## begin Information provided

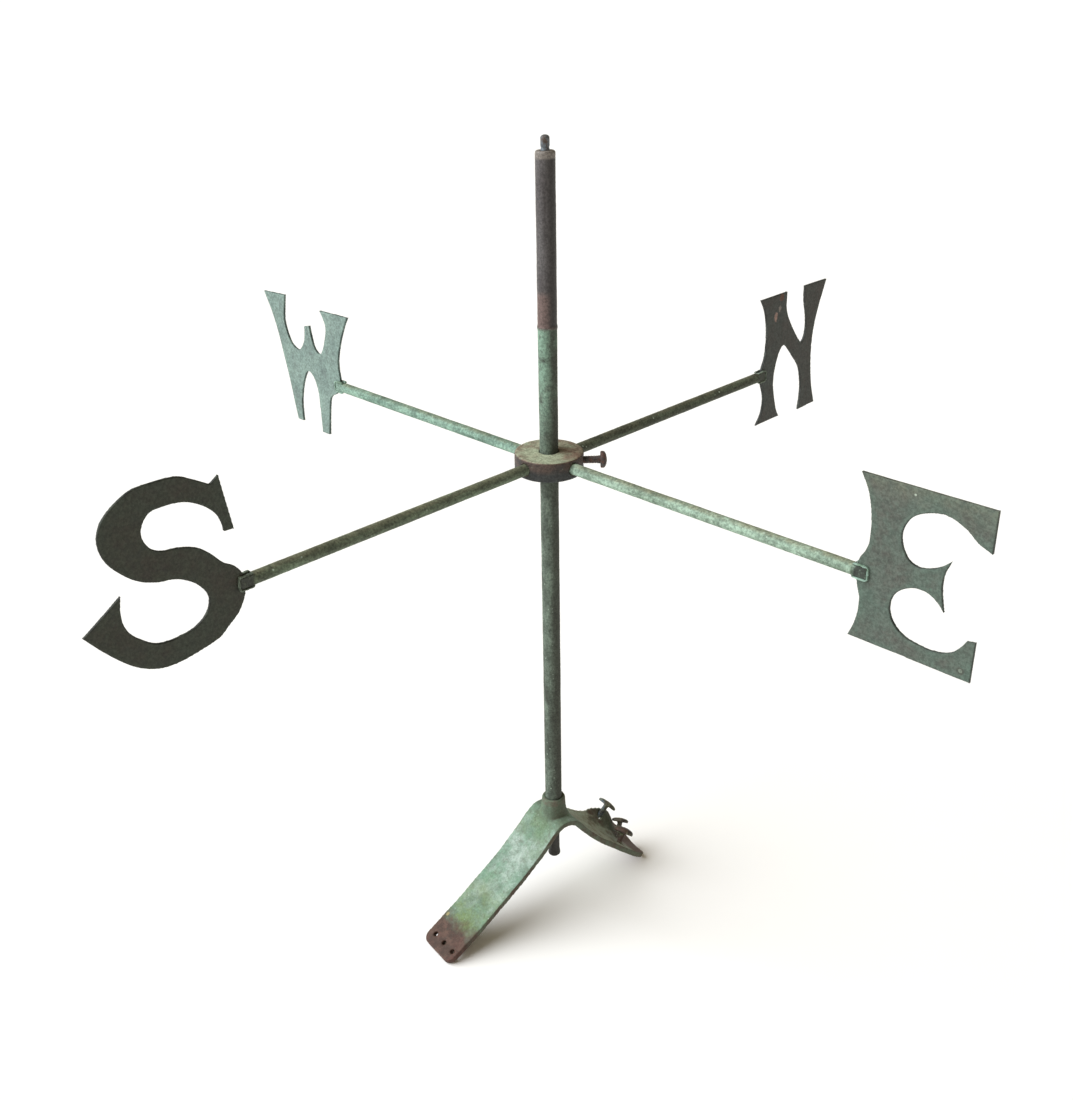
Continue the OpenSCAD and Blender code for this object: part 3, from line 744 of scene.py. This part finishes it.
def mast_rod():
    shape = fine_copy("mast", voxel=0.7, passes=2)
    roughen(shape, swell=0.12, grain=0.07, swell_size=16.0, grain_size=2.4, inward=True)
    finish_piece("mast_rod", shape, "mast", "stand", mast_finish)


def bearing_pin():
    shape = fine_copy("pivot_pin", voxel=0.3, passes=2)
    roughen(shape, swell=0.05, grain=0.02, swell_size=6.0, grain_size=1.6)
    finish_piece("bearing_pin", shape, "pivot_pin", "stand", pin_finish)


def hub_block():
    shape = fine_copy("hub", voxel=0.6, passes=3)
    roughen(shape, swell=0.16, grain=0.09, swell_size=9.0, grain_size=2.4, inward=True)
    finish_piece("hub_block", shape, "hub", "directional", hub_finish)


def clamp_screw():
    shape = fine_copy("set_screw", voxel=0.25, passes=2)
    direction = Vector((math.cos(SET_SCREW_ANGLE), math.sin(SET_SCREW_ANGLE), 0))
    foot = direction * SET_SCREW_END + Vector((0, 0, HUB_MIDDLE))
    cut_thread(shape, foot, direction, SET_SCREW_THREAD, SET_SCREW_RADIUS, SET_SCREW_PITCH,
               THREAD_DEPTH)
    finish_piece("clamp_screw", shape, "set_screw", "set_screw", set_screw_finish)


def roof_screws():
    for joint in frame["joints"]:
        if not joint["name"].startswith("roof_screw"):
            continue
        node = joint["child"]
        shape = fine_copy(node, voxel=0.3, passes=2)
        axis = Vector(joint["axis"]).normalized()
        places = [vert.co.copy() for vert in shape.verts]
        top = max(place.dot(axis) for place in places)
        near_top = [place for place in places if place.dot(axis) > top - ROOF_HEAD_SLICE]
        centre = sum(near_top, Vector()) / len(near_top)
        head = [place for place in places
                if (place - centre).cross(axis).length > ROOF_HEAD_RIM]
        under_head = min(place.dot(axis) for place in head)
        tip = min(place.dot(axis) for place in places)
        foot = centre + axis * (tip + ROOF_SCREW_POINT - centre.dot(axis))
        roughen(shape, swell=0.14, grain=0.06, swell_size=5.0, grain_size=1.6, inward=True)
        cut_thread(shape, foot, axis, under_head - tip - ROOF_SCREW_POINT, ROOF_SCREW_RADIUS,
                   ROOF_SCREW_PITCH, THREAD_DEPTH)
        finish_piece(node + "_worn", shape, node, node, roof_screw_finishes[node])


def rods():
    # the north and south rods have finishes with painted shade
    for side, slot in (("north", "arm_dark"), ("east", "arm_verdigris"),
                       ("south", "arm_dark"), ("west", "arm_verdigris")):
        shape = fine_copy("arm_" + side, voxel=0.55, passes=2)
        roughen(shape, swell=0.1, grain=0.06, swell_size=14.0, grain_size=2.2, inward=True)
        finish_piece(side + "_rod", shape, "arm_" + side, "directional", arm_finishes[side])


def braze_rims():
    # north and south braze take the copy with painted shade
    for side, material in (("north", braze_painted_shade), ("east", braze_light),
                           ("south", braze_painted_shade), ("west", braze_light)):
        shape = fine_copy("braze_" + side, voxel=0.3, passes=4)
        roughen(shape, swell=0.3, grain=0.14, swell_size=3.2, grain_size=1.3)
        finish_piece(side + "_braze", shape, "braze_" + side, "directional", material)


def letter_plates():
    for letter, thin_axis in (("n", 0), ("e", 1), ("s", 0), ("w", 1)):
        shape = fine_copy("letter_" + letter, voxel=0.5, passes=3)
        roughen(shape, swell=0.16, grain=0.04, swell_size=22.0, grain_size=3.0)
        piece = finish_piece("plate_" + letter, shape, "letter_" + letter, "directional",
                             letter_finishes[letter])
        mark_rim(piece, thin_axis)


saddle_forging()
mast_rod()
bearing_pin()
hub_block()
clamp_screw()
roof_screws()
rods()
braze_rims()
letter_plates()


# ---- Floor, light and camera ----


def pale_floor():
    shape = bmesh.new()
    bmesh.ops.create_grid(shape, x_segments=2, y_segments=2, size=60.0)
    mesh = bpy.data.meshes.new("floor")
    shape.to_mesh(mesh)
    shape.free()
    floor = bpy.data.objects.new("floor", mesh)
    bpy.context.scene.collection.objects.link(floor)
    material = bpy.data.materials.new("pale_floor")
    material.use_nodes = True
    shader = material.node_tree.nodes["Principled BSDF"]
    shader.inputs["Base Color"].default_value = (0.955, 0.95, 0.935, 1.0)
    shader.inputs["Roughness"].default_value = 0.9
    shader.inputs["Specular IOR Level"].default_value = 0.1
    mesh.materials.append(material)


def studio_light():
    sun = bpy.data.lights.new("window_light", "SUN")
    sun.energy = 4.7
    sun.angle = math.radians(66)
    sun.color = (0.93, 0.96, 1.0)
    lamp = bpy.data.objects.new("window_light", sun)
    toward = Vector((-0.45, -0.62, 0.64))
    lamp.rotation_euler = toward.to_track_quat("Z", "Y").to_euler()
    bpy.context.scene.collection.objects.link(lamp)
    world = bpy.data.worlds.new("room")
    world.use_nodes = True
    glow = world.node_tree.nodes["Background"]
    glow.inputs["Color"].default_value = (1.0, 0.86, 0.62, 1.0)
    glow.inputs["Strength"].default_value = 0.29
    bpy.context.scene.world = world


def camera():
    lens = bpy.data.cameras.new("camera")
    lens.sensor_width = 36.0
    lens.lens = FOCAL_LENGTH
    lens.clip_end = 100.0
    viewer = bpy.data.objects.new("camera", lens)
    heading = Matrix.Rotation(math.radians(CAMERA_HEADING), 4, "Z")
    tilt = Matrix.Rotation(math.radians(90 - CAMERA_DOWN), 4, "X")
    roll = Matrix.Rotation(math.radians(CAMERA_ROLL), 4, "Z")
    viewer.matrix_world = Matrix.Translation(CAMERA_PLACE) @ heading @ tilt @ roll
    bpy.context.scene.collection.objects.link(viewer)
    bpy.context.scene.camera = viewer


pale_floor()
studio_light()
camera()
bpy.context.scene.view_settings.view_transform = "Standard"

## end Information provided

- [What is required] Give every line of the material again, exactly as it reads.

- [The solution]
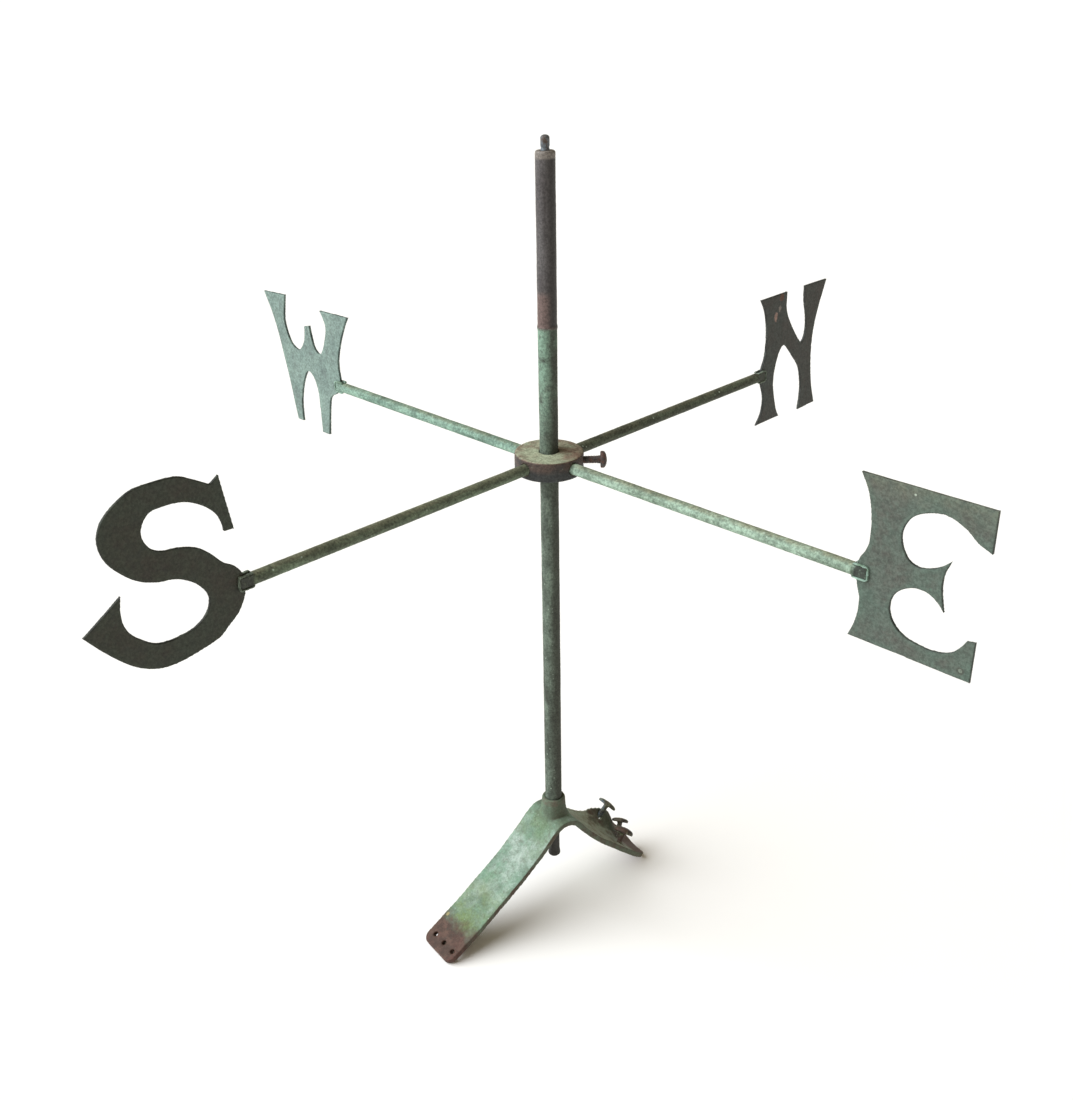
Continue the OpenSCAD and Blender code for this object: part 3, from line 744 of scene.py. This part finishes it.
def mast_rod():
    shape = fine_copy("mast", voxel=0.7, passes=2)
    roughen(shape, swell=0.12, grain=0.07, swell_size=16.0, grain_size=2.4, inward=True)
    finish_piece("mast_rod", shape, "mast", "stand", mast_finish)


def bearing_pin():
    shape = fine_copy("pivot_pin", voxel=0.3, passes=2)
    roughen(shape, swell=0.05, grain=0.02, swell_size=6.0, grain_size=1.6)
    finish_piece("bearing_pin", shape, "pivot_pin", "stand", pin_finish)


def hub_block():
    shape = fine_copy("hub", voxel=0.6, passes=3)
    roughen(shape, swell=0.16, grain=0.09, swell_size=9.0, grain_size=2.4, inward=True)
    finish_piece("hub_block", shape, "hub", "directional", hub_finish)


def clamp_screw():
    shape = fine_copy("set_screw", voxel=0.25, passes=2)
    direction = Vector((math.cos(SET_SCREW_ANGLE), math.sin(SET_SCREW_ANGLE), 0))
    foot = direction * SET_SCREW_END + Vector((0, 0, HUB_MIDDLE))
    cut_thread(shape, foot, direction, SET_SCREW_THREAD, SET_SCREW_RADIUS, SET_SCREW_PITCH,
               THREAD_DEPTH)
    finish_piece("clamp_screw", shape, "set_screw", "set_screw", set_screw_finish)


def roof_screws():
    for joint in frame["joints"]:
        if not joint["name"].startswith("roof_screw"):
            continue
        node = joint["child"]
        shape = fine_copy(node, voxel=0.3, passes=2)
        axis = Vector(joint["axis"]).normalized()
        places = [vert.co.copy() for vert in shape.verts]
        top = max(place.dot(axis) for place in places)
        near_top = [place for place in places if place.dot(axis) > top - ROOF_HEAD_SLICE]
        centre = sum(near_top, Vector()) / len(near_top)
        head = [place for place in places
                if (place - centre).cross(axis).length > ROOF_HEAD_RIM]
        under_head = min(place.dot(axis) for place in head)
        tip = min(place.dot(axis) for place in places)
        foot = centre + axis * (tip + ROOF_SCREW_POINT - centre.dot(axis))
        roughen(shape, swell=0.14, grain=0.06, swell_size=5.0, grain_size=1.6, inward=True)
        cut_thread(shape, foot, axis, under_head - tip - ROOF_SCREW_POINT, ROOF_SCREW_RADIUS,
                   ROOF_SCREW_PITCH, THREAD_DEPTH)
        finish_piece(node + "_worn", shape, node, node, roof_screw_finishes[node])


def rods():
    # the north and south rods have finishes with painted shade
    for side, slot in (("north", "arm_dark"), ("east", "arm_verdigris"),
                       ("south", "arm_dark"), ("west", "arm_verdigris")):
        shape = fine_copy("arm_" + side, voxel=0.55, passes=2)
        roughen(shape, swell=0.1, grain=0.06, swell_size=14.0, grain_size=2.2, inward=True)
        finish_piece(side + "_rod", shape, "arm_" + side, "directional", arm_finishes[side])


def braze_rims():
    # north and south braze take the copy with painted shade
    for side, material in (("north", braze_painted_shade), ("east", braze_light),
                           ("south", braze_painted_shade), ("west", braze_light)):
        shape = fine_copy("braze_" + side, voxel=0.3, passes=4)
        roughen(shape, swell=0.3, grain=0.14, swell_size=3.2, grain_size=1.3)
        finish_piece(side + "_braze", shape, "braze_" + side, "directional", material)


def letter_plates():
    for letter, thin_axis in (("n", 0), ("e", 1), ("s", 0), ("w", 1)):
        shape = fine_copy("letter_" + letter, voxel=0.5, passes=3)
        roughen(shape, swell=0.16, grain=0.04, swell_size=22.0, grain_size=3.0)
        piece = finish_piece("plate_" + letter, shape, "letter_" + letter, "directional",
                             letter_finishes[letter])
        mark_rim(piece, thin_axis)


saddle_forging()
mast_rod()
bearing_pin()
hub_block()
clamp_screw()
roof_screws()
rods()
braze_rims()
letter_plates()


# ---- Floor, light and camera ----


def pale_floor():
    shape = bmesh.new()
    bmesh.ops.create_grid(shape, x_segments=2, y_segments=2, size=60.0)
    mesh = bpy.data.meshes.new("floor")
    shape.to_mesh(mesh)
    shape.free()
    floor = bpy.data.objects.new("floor", mesh)
    bpy.context.scene.collection.objects.link(floor)
    material = bpy.data.materials.new("pale_floor")
    material.use_nodes = True
    shader = material.node_tree.nodes["Principled BSDF"]
    shader.inputs["Base Color"].default_value = (0.955, 0.95, 0.935, 1.0)
    shader.inputs["Roughness"].default_value = 0.9
    shader.inputs["Specular IOR Level"].default_value = 0.1
    mesh.materials.append(material)


def studio_light():
    sun = bpy.data.lights.new("window_light", "SUN")
    sun.energy = 4.7
    sun.angle = math.radians(66)
    sun.color = (0.93, 0.96, 1.0)
    lamp = bpy.data.objects.new("window_light", sun)
    toward = Vector((-0.45, -0.62, 0.64))
    lamp.rotation_euler = toward.to_track_quat("Z", "Y").to_euler()
    bpy.context.scene.collection.objects.link(lamp)
    world = bpy.data.worlds.new("room")
    world.use_nodes = True
    glow = world.node_tree.nodes["Background"]
    glow.inputs["Color"].default_value = (1.0, 0.86, 0.62, 1.0)
    glow.inputs["Strength"].default_value = 0.29
    bpy.context.scene.world = world


def camera():
    lens = bpy.data.cameras.new("camera")
    lens.sensor_width = 36.0
    lens.lens = FOCAL_LENGTH
    lens.clip_end = 100.0
    viewer = bpy.data.objects.new("camera", lens)
    heading = Matrix.Rotation(math.radians(CAMERA_HEADING), 4, "Z")
    tilt = Matrix.Rotation(math.radians(90 - CAMERA_DOWN), 4, "X")
    roll = Matrix.Rotation(math.radians(CAMERA_ROLL), 4, "Z")
    viewer.matrix_world = Matrix.Translation(CAMERA_PLACE) @ heading @ tilt @ roll
    bpy.context.scene.collection.objects.link(viewer)
    bpy.context.scene.camera = viewer


pale_floor()
studio_light()
camera()
bpy.context.scene.view_settings.view_transform = "Standard"